Нансен не ошибся: действительно, то был датчанин, служащий торгового агентства в Готхобе.
Первым вопросом к нему было:
— Когда отсюда пойдет судно в Европу?
— Увы! Должен вас огорчить, — ответил датчанин. — Последний пароход ушел уже несколько месяцев назад. В Гренландии теперь нет ни одного судна, на которое вы могли бы попасть. Впрочем, на юге, в Ивигтуте, быть может, еще стоит „Фокс“, кажется, он должен уйти в половине октября…
— А далеко до Ивигтута?
— Четыреста километров… Не успеете!
Так рухнула надежда вернуться домой в том же году, надежда, которая поддерживала в тяжкие минуты в пути и позволяла мечтать об отдыхе на пароходе! Значит, придется провести в Готхобе длинную зиму, и близкие люди на родине, не получая никаких известий, будут считать экспедицию погибшей.

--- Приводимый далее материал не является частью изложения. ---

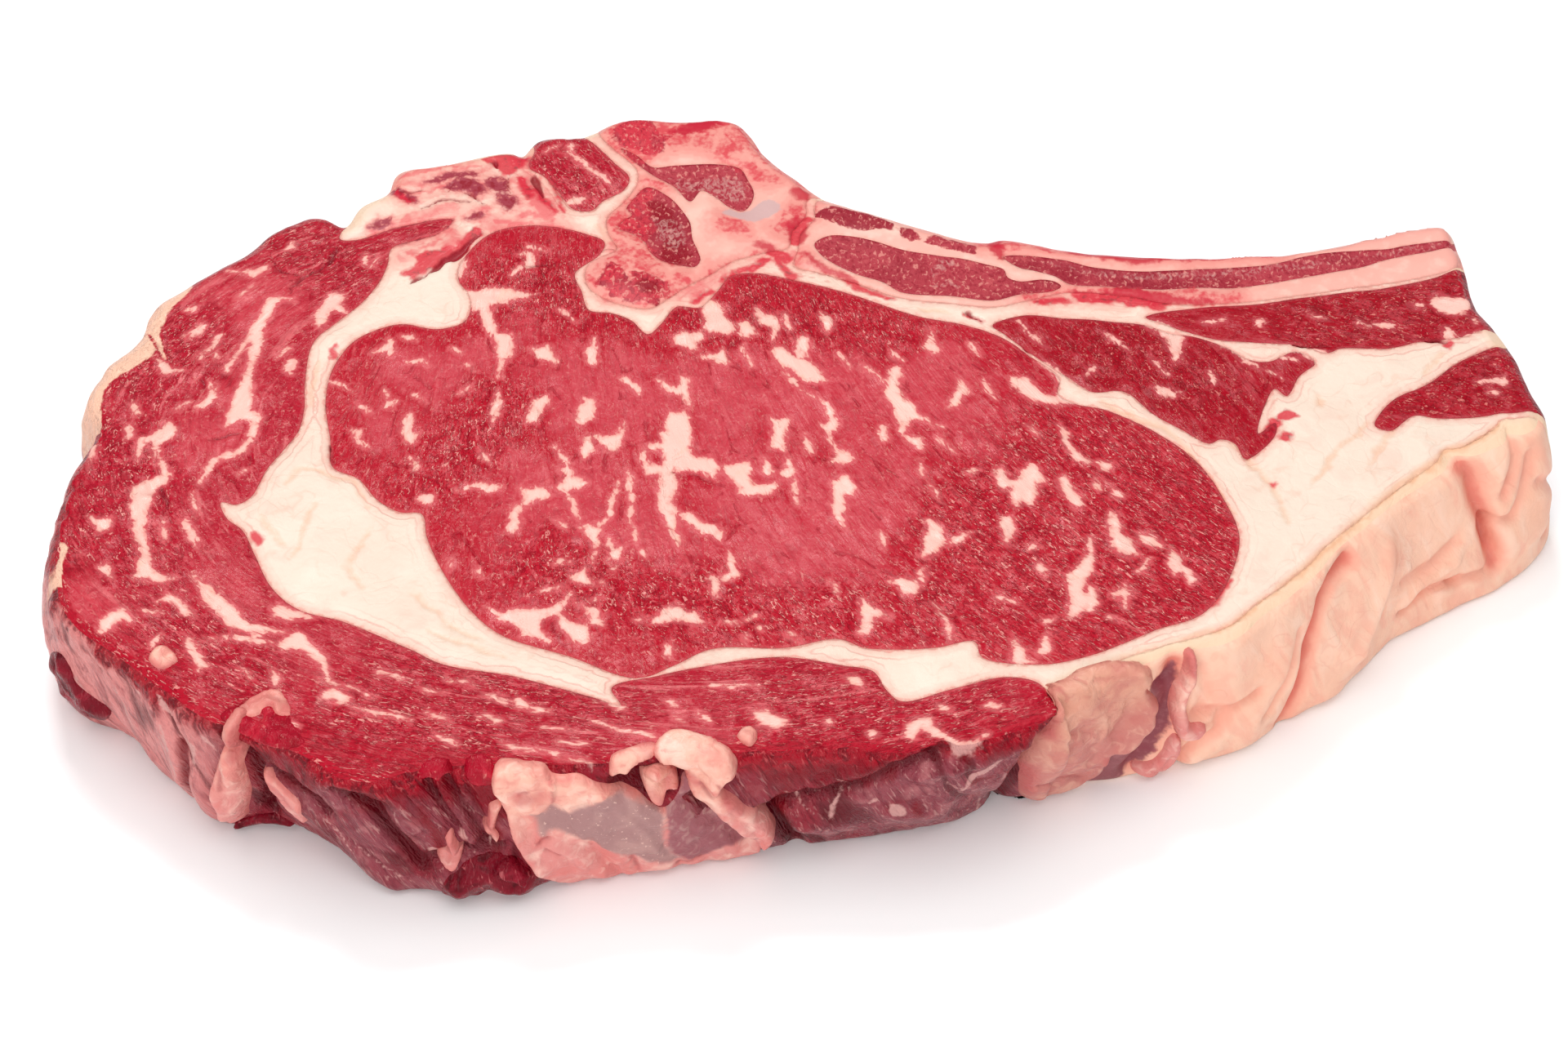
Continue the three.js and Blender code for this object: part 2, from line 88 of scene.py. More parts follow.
# outlines of the pieces in the plane of the cut, x and y in turn; where one reaches the edge it runs on
# outside it
pieceOutlines = {
    "eye_muscle": (-55.5, 37.5, -56.5, 33.8, -61, 32, -68, 33, -75, 29.5, -78.7, 23, -79.5, 15, -78, 6,
        -77, -0.5, -72.5, -3, -69, -7.5, -65, -10.2, -61.3, -10.6, -60, -16, -56.5, -24, -51.5, -32,
        -46, -37, -35, -41.5, -24, -46, -18, -43.3, -12, -39.7, 0, -39.3, 9, -37.4, 13.5, -39.2, 25, -39.2,
        31.3, -38, 32.5, -41.2, 43, -42.7, 51, -40.7, 61, -36, 69, -32.5, 74, -25, 76.6, -15.5, 74.5, -7,
        70.5, 1, 64.5, 7, 56, 12.5, 50.5, 14, 47.6, 16.2, 48, 20, 43.5, 25, 38, 30, 32, 32.8, 24, 35,
        14, 39.7, 3, 43.5, -5, 45.6, -9.5, 44.7, -12, 41, -15, 37.2, -19, 37.3, -21.5, 33.5, -24, 30.8,
        -27, 34, -31, 36, -34.5, 36.5, -36, 41, -37.3, 45.5, -33, 50, -32.3, 53, -36, 55.3, -46, 57.3,
        -52.5, 55.3, -57.8, 48, -58, 43.5, -56.2, 40.5),
    "cap_muscle": (-79.6, 66, -79.6, 59.5, -80.2, 54.8, -77, 54.5, -70, 57, -60, 58.7, -62, 55.5, -66, 54,
        -70.5, 52, -71, 48, -72, 44, -75, 38.5, -79, 33.5, -82.7, 28.5, -83.4, 19, -83, 13, -83.6, 8,
        -85.5, 4, -88, -0.5, -90.5, -7.5, -92.8, -9, -95.3, -8.5, -94, -12, -91, -14.8, -88.5, -20,
        -85, -27, -80.5, -31.2, -72, -34.2, -62, -39.5, -56, -43, -43, -46, -31, -50, -26.5, -51.5,
        -28, -48, -20, -45.3, -10, -42.7, 0, -41.3, 10, -43, 14.5, -44, 16.8, -48, 19, -50, 28, -47.5,
        36, -45.3, 41, -46.5, 45, -50.3, 49, -54, 50, -70, 20, -80, -40, -85, -100, -70, -140, -35,
        -140, 25, -118, 52, -95, 75),
    "side_muscle": (36.8, 32.8, 42, 35.2, 50, 34.7, 58, 34, 64, 33, 68, 31, 72, 30.2, 77, 28, 81.5, 24.7,
        85, 24.2, 90, 26.5, 93, 24, 90, 21, 87.3, 16.3, 85.5, 18, 83.5, 14.5, 81.7, 7.5, 84.8, 10, 84.5, 7,
        79, 1.7, 77.5, 5, 75, 6, 73, 5, 68, 8.5, 64, 11.5, 59, 17, 53.5, 16.8, 49, 20.5, 42.5, 26.8,
        38.8, 30.6),
    "rib_muscle": (64, 35, 72, 36.9, 84, 37.8, 92, 39.3, 100, 40.6, 108, 42, 116, 44, 121.5, 46.6, 130, 48,
        133, 40, 130, 33, 124.8, 32.2, 120, 30.2, 112, 28.9, 106, 27.2, 98, 27.3, 95, 26.2, 91, 28,
        84, 28.5, 76, 29.6, 70, 31.8, 66.5, 33.6),
    "flank_muscle": (102, 9.5, 104.5, 8.3, 109, 11.8, 113, 11.3, 121, 11.7, 130, 12.8, 140, 15, 140, 28,
        128, 28.5, 125, 27.7, 118, 24, 112, 19, 106.5, 16, 103.3, 12.5),
    "back_muscle": (-47.5, 84, -46.2, 78, -46.8, 72.5, -44, 70, -41, 65.5, -38, 61.2, -34.8, 61, -33, 63.3,
        -29, 66.5, -28.3, 69.5, -31, 73, -35, 78.5, -37, 81, -38, 88),
    "chine_bone": (-35, 95, -34.5, 82.3, -31.5, 77, -27, 71.5, -26.8, 68, -29, 63.5, -32, 59, -31.5, 54.5,
        -30, 51.2, -35, 47.8, -35.2, 42.8, -32, 39.4, -24, 36.8, -20.5, 39.3, -17.5, 42, -13, 45.2,
        -9, 48.5, -3, 50.8, 0.8, 52, 1.5, 56, 4, 60, 4.6, 64.5, 8, 67, 12, 74, 0, 90),
    "rib_bone": (2.6, 52, 2, 47.5, 6, 45.8, 13, 43.2, 21, 39.8, 29, 38.3, 37, 37.4, 44, 39.2, 50, 40.9,
        60, 40.3, 68, 38.3, 76, 37.9, 84, 38.6, 92, 40, 100, 41.5, 106, 42.7, 112, 43.8, 118, 45.4,
        122, 47.5, 130, 51, 128, 70, 80, 64, 40, 68, 14, 76, 9, 67.2, 6.2, 64, 5.6, 59.5, 3.2, 55.6),
    "fat_cap": (47, -49, 56, -42, 66, -38.5, 73, -35.5, 80, -29.5, 88, -22, 100, -10, 110, -1, 120, 6.5,
        125, 10.2, 130, 11.2, 140, 11.5, 150, 0, 110, -45, 80, -62, 54, -62, 50, -52),
    "chine_marrow": (-30, 77, -27, 75, -24, 72, -20, 72.5, -12, 73, -8, 72, -6.5, 69, -5.5, 66, -6, 63,
        -7.5, 61, -10, 62, -12, 64, -15, 66, -17, 63.2, -20, 67, -24, 70, -28, 74),
    "joint_marrow": (-25, 67, -21, 64.5, -18.5, 61, -17, 58, -16.5, 54, -15.5, 51, -15, 48.5, -16, 47,
        -19, 47.5, -22, 48.5, -24, 50.5, -25, 53, -27, 55, -30, 56.5, -29, 58.5, -27.5, 60, -28.6, 61.5,
        -28, 63),
    "rib_marrow": (39.5, 50.5, 50, 49.7, 56, 47.5, 64, 46.5, 76, 46.8, 86, 47.5, 92, 49.5, 98, 50.8,
        106, 51, 114, 52.5, 120, 53.5, 126, 54.6, 126, 52.8, 120.2, 51.8, 115, 50.3, 109, 49, 104, 47,
        98, 45.5, 92, 44, 85, 42.5, 80, 41.8, 74, 42, 66, 41.7, 58, 42.5, 51, 43, 48.5, 45, 45, 46.5,
        42, 47.5),
    "neck_marrow": (5.5, 53, 8, 55, 12, 55, 17, 53.5, 22, 51.5, 28, 50.5, 32, 50, 36, 48.5, 39.3, 47,
        40, 44.7, 42, 43.8, 46, 44.3, 48.5, 43.6, 49.4, 42.5, 48, 41.4, 42, 40.5, 37, 38.9, 30, 39.9,
        21, 41.2, 18, 43.5, 13, 45.5, 9, 48, 6.5, 50.5),
}
fatPieces = ["kernel_fat", "seam_fat"]  # what is left between the outlines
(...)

В Готхобе имелось пять домов европейского типа, несколько эскимосских хижин и церковь. Все население этой маленькой колонии выбежало встречать нежданно-негаданно появившихся путешественников. Их приветствовали, как самых дорогих гостей. Прогремел даже салют из старой пушки, какими-то судьбами оказавшейся на забытом всем миром берегу. По этому поводу Нансен заметил с горьким юмором:
— Под пушечные выстрелы мы простились с европейской цивилизацией, под пушечные же выстрелы мы снова с ней встретились. Или гром пушек есть символ нашей культуры? По-видимому, так!
Великим наслаждением было умыться горячей водой с мылом, переодеться в чистое платье. Все располагало к отдыху. Но начальник экспедиции не оставался бездеятельным: вопреки всем обстоятельствам он решил попытаться установить связь с капитаном „Фокса“. И следовало поскорее отправить продовольствие спутникам, оставшимся в бухте Амерлик.